- **TASK DIRECTIONS**
Copy every line, leaving nothing out and adding nothing.

═════ INFORMATION SHOWN

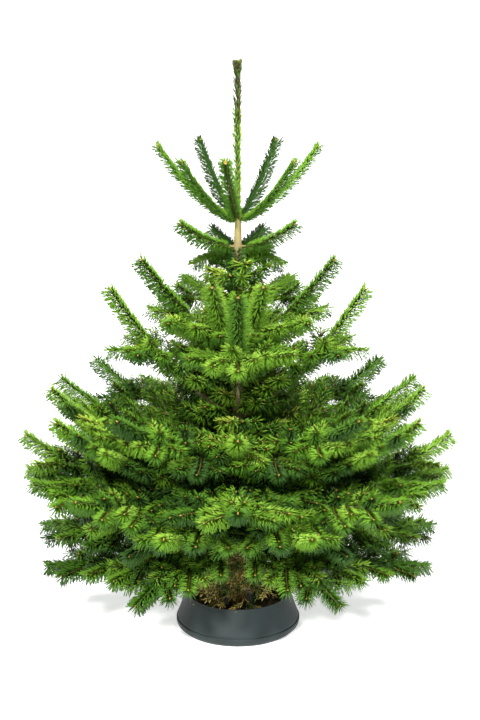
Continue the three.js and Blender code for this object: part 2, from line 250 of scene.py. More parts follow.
def add_shoot(bough, curve, order, root, seeds, start=0.06):
    """Keeps one shoot. order is 0 for a bough, root a radius and start where needles begin."""
    shoots.append(dict(bough=bough, curve=curve, order=order, root=root, seeds=seeds, start=start,
                       length=length_of(curve)))
    return shoots[-1]


def inside(curve, corners, above):
    """Whether a twig ends within the box of its mass, or a little above it near the trunk."""
    low, high = corners
    tip = curve[2]
    return bool(np.all(tip > low - REACH_SLACK) and np.all(tip < high + REACH_SLACK + UP * above))


print("shoots may pass their box by", REACH_SLACK, "m")


# %% Forks of a twig
def shoot_at(parent, t, around, splay, size, hand=1):
    """A shoot that leaves its parent at share t. around is 0 at its side and 90 above it."""
    place, forward = along(parent, t), heading(parent, t)
    side = unit(np.cross(forward, UP)) * hand
    upward = np.cross(side, forward) * hand
    out = side * math.cos(math.radians(around)) + upward * math.sin(math.radians(around))
    way = unit(forward * math.cos(splay) + out * math.sin(splay))
    bend = place + way * size / 2
    return place, bend, bend + unit(way + forward * STRAIGHTENING + UP * LIFTING) * size / 2


def fork(bough, twig, order, key):
    """Forks of one twig, and the forks of those that are long enough."""
    node_number = 0
    t = 1 - LAST_YEAR / twig["length"]
    while t >= FIRST_FORK:
        for k, around in enumerate(FORK_AROUND):
            seeds = (*key, node_number, k)
            if k == 2 and chance(*seeds, 5) < NO_UPPER_FORK:
                continue
            size = (FORK_LEAST + FORK_GROWTH * node_number) * (1 + 0.16 * spread(*seeds, 1))
            size *= UPPER_FORK_SHARE if k == 2 else 1.0
            splay = math.radians(FORK_SPLAY + 8 * spread(*seeds, 2))
            place = t + 0.02 * spread(*seeds, 3)
            around += 16 * spread(*seeds, 4)
            curve = shoot_at(twig["curve"], place, around, splay, size, bough["hand"])
            if inside(curve, bough["box"], 0.05 * (1 - t)):
                finer = add_shoot(bough, curve, order, FINE_ROOT, seeds)
                if finer["length"] > LAST_YEAR * LONG_ENOUGH:
                    fork(bough, finer, order + 1, seeds)
        node_number += 1
        t = 1 - (LAST_YEAR + YEAR_STEP * node_number) / twig["length"]


print("nodes", YEAR_STEP, "m apart, further in than", LAST_YEAR, "m from a tip")

# %% [markdown]
# At the end of each year's length a bough bears its side twigs, and in the solids it has no more
# than these. Here it also bears three shorter twigs above it and one low on each side, a little
# further in, so that the crown closes when it is seen from above.

# %% Twigs for each year
NEEDLE_CORE = 0.66  # thickness that a bough's own needles stand on, in root radii
CLEAR_OF_LIMB = 0.02  # share of the bough kept free beyond the bare stretch
# angle around the bough, how far it is set back in years, least length and growth with the bough
UPPER_TWIG, SIDE_TWIG = (0.035, 0.12), (0.07, 0.20)
EXTRA_TWIGS = [(58, 0.0, *UPPER_TWIG), (122, 0.0, *UPPER_TWIG), (90, 0.35, *UPPER_TWIG),
               (10, 0.55, *SIDE_TWIG), (170, 0.5, *SIDE_TWIG)]
EXTRA_SPLAY, EXTRA_ROOT = 48, 0.0024


def grow_side_twigs(bough, t, year):
    """The side twigs at the end of one year's length, with their forks."""
    whorl, hand = bough["whorl"], bough["hand"]
    for turn in ((1, -1, 0) if whorl["under"] else (1, -1)):
        seeds = (bough["w"], bough["b"], year, turn + 1)
        side_curve = twig_curve(whorl, bough["curve"], t, turn, hand, seeds)
        fork(bough, add_shoot(bough, side_curve, 1, SIDE_TWIG_ROOT, seeds), 2, seeds)


def grow_extra_twigs(bough, t, year, start):
    """The shorter twigs above the bough and at its sides. A two-year-old bough has no upper ones."""
    years, curve = bough["whorl"]["years"], bough["curve"]
    for step, (around, back, least, growth) in enumerate(EXTRA_TWIGS):
        seeds = (bough["w"], bough["b"], year, 10 + step)
        place = t - back / years
        if place < start + CLEAR_OF_LIMB or (years == 2 and (least, growth) == UPPER_TWIG):
            continue
        size = (least + growth * (1 - place) * length_of(curve)) * (1 + 0.2 * spread(*seeds, 1))
        splay = math.radians(EXTRA_SPLAY + 8 * spread(*seeds, 2))
        fine = shoot_at(curve, place, around + 12 * spread(*seeds, 3), splay, size, bough["hand"])
        if inside(fine, bough["box"], 0.07 * (1 - t)):
            fork(bough, add_shoot(bough, fine, 1, EXTRA_ROOT, seeds), 2, seeds)


def describe_shoots():
    """Prints how many shoots there are, and how long they are together."""
    metres = round(sum(shoot["length"] for shoot in shoots), 1)
    print(len(shoots), "shoots,", metres, "m of twig")


print(len(EXTRA_TWIGS), "extra twigs for every year's length")

# %% Grow the shoots
for bough in boughs:
    whorl = bough["whorl"]
    start = bough["limb"] or whorl["bare"]
    core = whorl["root"] * NEEDLE_CORE
    add_shoot(bough, bough["curve"], 0, core, (bough["w"], bough["b"], 0), start)
    for year in range(1, whorl["years"]):
        t = year / whorl["years"]
        if t > start + CLEAR_OF_LIMB:
            grow_side_twigs(bough, t, year)
            grow_extra_twigs(bough, t, year, start)
describe_shoots()

# %% [markdown]
# Between the whorls the trunk bears small twigs of its own. They stay short, because the boughs
# shade them, but they are what hides the trunk inside the crown.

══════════

- **RESULT**
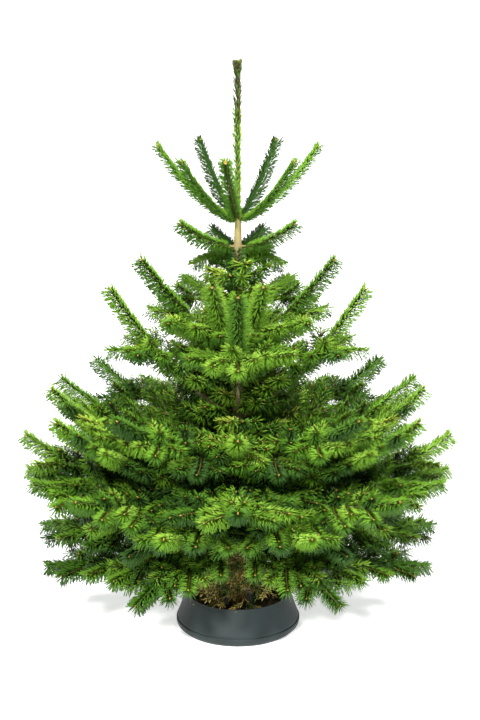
Continue the three.js and Blender code for this object: part 2, from line 250 of scene.py. More parts follow.
def add_shoot(bough, curve, order, root, seeds, start=0.06):
    """Keeps one shoot. order is 0 for a bough, root a radius and start where needles begin."""
    shoots.append(dict(bough=bough, curve=curve, order=order, root=root, seeds=seeds, start=start,
                       length=length_of(curve)))
    return shoots[-1]


def inside(curve, corners, above):
    """Whether a twig ends within the box of its mass, or a little above it near the trunk."""
    low, high = corners
    tip = curve[2]
    return bool(np.all(tip > low - REACH_SLACK) and np.all(tip < high + REACH_SLACK + UP * above))


print("shoots may pass their box by", REACH_SLACK, "m")


# %% Forks of a twig
def shoot_at(parent, t, around, splay, size, hand=1):
    """A shoot that leaves its parent at share t. around is 0 at its side and 90 above it."""
    place, forward = along(parent, t), heading(parent, t)
    side = unit(np.cross(forward, UP)) * hand
    upward = np.cross(side, forward) * hand
    out = side * math.cos(math.radians(around)) + upward * math.sin(math.radians(around))
    way = unit(forward * math.cos(splay) + out * math.sin(splay))
    bend = place + way * size / 2
    return place, bend, bend + unit(way + forward * STRAIGHTENING + UP * LIFTING) * size / 2


def fork(bough, twig, order, key):
    """Forks of one twig, and the forks of those that are long enough."""
    node_number = 0
    t = 1 - LAST_YEAR / twig["length"]
    while t >= FIRST_FORK:
        for k, around in enumerate(FORK_AROUND):
            seeds = (*key, node_number, k)
            if k == 2 and chance(*seeds, 5) < NO_UPPER_FORK:
                continue
            size = (FORK_LEAST + FORK_GROWTH * node_number) * (1 + 0.16 * spread(*seeds, 1))
            size *= UPPER_FORK_SHARE if k == 2 else 1.0
            splay = math.radians(FORK_SPLAY + 8 * spread(*seeds, 2))
            place = t + 0.02 * spread(*seeds, 3)
            around += 16 * spread(*seeds, 4)
            curve = shoot_at(twig["curve"], place, around, splay, size, bough["hand"])
            if inside(curve, bough["box"], 0.05 * (1 - t)):
                finer = add_shoot(bough, curve, order, FINE_ROOT, seeds)
                if finer["length"] > LAST_YEAR * LONG_ENOUGH:
                    fork(bough, finer, order + 1, seeds)
        node_number += 1
        t = 1 - (LAST_YEAR + YEAR_STEP * node_number) / twig["length"]


print("nodes", YEAR_STEP, "m apart, further in than", LAST_YEAR, "m from a tip")

# %% [markdown]
# At the end of each year's length a bough bears its side twigs, and in the solids it has no more
# than these. Here it also bears three shorter twigs above it and one low on each side, a little
# further in, so that the crown closes when it is seen from above.

# %% Twigs for each year
NEEDLE_CORE = 0.66  # thickness that a bough's own needles stand on, in root radii
CLEAR_OF_LIMB = 0.02  # share of the bough kept free beyond the bare stretch
# angle around the bough, how far it is set back in years, least length and growth with the bough
UPPER_TWIG, SIDE_TWIG = (0.035, 0.12), (0.07, 0.20)
EXTRA_TWIGS = [(58, 0.0, *UPPER_TWIG), (122, 0.0, *UPPER_TWIG), (90, 0.35, *UPPER_TWIG),
               (10, 0.55, *SIDE_TWIG), (170, 0.5, *SIDE_TWIG)]
EXTRA_SPLAY, EXTRA_ROOT = 48, 0.0024


def grow_side_twigs(bough, t, year):
    """The side twigs at the end of one year's length, with their forks."""
    whorl, hand = bough["whorl"], bough["hand"]
    for turn in ((1, -1, 0) if whorl["under"] else (1, -1)):
        seeds = (bough["w"], bough["b"], year, turn + 1)
        side_curve = twig_curve(whorl, bough["curve"], t, turn, hand, seeds)
        fork(bough, add_shoot(bough, side_curve, 1, SIDE_TWIG_ROOT, seeds), 2, seeds)


def grow_extra_twigs(bough, t, year, start):
    """The shorter twigs above the bough and at its sides. A two-year-old bough has no upper ones."""
    years, curve = bough["whorl"]["years"], bough["curve"]
    for step, (around, back, least, growth) in enumerate(EXTRA_TWIGS):
        seeds = (bough["w"], bough["b"], year, 10 + step)
        place = t - back / years
        if place < start + CLEAR_OF_LIMB or (years == 2 and (least, growth) == UPPER_TWIG):
            continue
        size = (least + growth * (1 - place) * length_of(curve)) * (1 + 0.2 * spread(*seeds, 1))
        splay = math.radians(EXTRA_SPLAY + 8 * spread(*seeds, 2))
        fine = shoot_at(curve, place, around + 12 * spread(*seeds, 3), splay, size, bough["hand"])
        if inside(fine, bough["box"], 0.07 * (1 - t)):
            fork(bough, add_shoot(bough, fine, 1, EXTRA_ROOT, seeds), 2, seeds)


def describe_shoots():
    """Prints how many shoots there are, and how long they are together."""
    metres = round(sum(shoot["length"] for shoot in shoots), 1)
    print(len(shoots), "shoots,", metres, "m of twig")


print(len(EXTRA_TWIGS), "extra twigs for every year's length")

# %% Grow the shoots
for bough in boughs:
    whorl = bough["whorl"]
    start = bough["limb"] or whorl["bare"]
    core = whorl["root"] * NEEDLE_CORE
    add_shoot(bough, bough["curve"], 0, core, (bough["w"], bough["b"], 0), start)
    for year in range(1, whorl["years"]):
        t = year / whorl["years"]
        if t > start + CLEAR_OF_LIMB:
            grow_side_twigs(bough, t, year)
            grow_extra_twigs(bough, t, year, start)
describe_shoots()

# %% [markdown]
# Between the whorls the trunk bears small twigs of its own. They stay short, because the boughs
# shade them, but they are what hides the trunk inside the crown.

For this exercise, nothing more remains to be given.